Semaphore and mutex are almost identical, but some platforms have 
specific code for mutex (think POSIX).  We've already got rwlocks 
(for Unix) and we've been discussing conditionals on this list in 
the last few days.  The thing is there is no way to differentiate
between a mutex and semaphore in APR right now.

There are also a few ways to implement mutexes (file-backed - fcntl,
etc, memory-backed - pthread, etc.).  I'm not sure there is a need to
say exactly which type of mutex you need - let APR pick the best mutex,
but maybe performance testing will prove that they may need to be an
option to say that we want a fcntl() backed mutex rather than a POSIX
mutex (what is being suggested).  However, I think just picking the 
type of lock may be sufficient (i.e. mutex, semaphore, etc.).

However, to add these, it might be worth it to revamp the APR lock API.
But, yeah, the developer needs to be able to specify which lock they
want.  If it isn't available on their platform, we can try and be nice
and provide something similar in functionality (i.e. implement a
readwrite lock in terms of a mutex, etc.).

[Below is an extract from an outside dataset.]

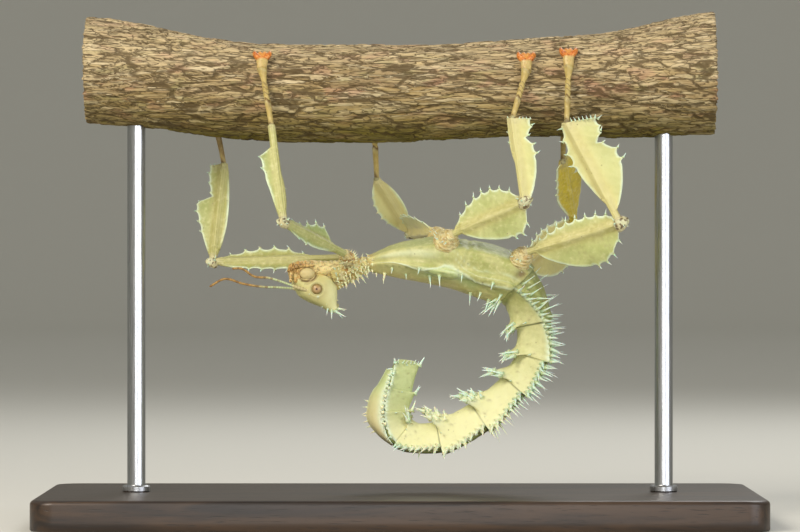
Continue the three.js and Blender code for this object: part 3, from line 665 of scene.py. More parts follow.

And, Aaron and I discussed that rwlocks *might* provide a simple way of
removing our shutdown POD/signal nightmare.  We've used a POSIX rwlock 
before on a previous project to shutdown children.  The parent holds 
the write lock when it needs to stem the request flow (because it
received a signal) and each child attempts to obtain a read lock 
before it does something - aka before we hit the accept call.  The 
only thing to consider about rwlocks is that it might not yet be 
portable, but it becomes *very* clean.  Something to toss around.